John D. Rockefeller didn’t set out to get into the iron business big. But Mather's firm, Pickands-Mather, was deep in the iron business, mining it, smelting it, hauling it.

When the financial panic of 1873 struck like a Lake Superior blow, iron companies were hurt badly. Rockefeller was persuaded to come to the aid of the Merritt Brothers, the seven wild iron men of Minnesota who owned and opened the great Mesabi Iron Range. From that instant, he had to throw so much good money after bad that he felt he had to get into the Mesabi and manage it. To manage it, he had to own it.

While the iron world laughed, Rockefeller acquired, piece by piece, control of the little-regarded Mesabi, where the ore was said to be too lean, too powdery, and too distant for lower Lakes mills.

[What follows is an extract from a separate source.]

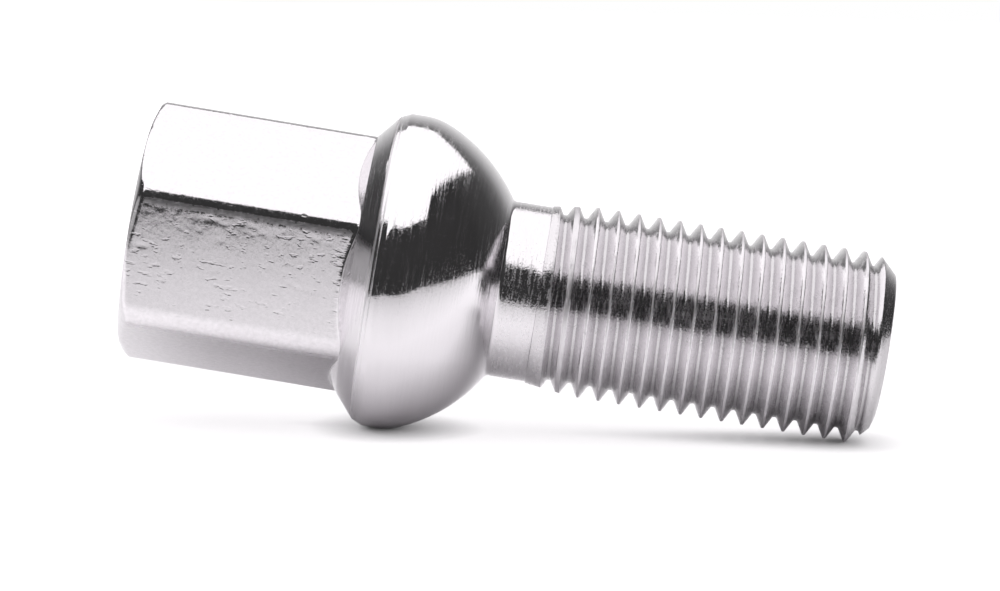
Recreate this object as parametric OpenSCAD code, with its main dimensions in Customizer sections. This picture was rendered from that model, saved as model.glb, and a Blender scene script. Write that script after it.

Then a strange message crept over the steel world like the shadow of a cloud. It dawned slowly that he had control of the richest ore property known in the world.

The steel world was afraid Rockefeller would build a steel mill. They locked arms against him under the leadership of the then steel king of America, Andrew Carnegie.

But if they meant to fight, Rockefeller had an advantage—the ore. “I was astonished,” he said, “that the steelmakers had not seen the necessity of controlling their ore supply.” They had left that in his hands, unwittingly at first, unwillingly later.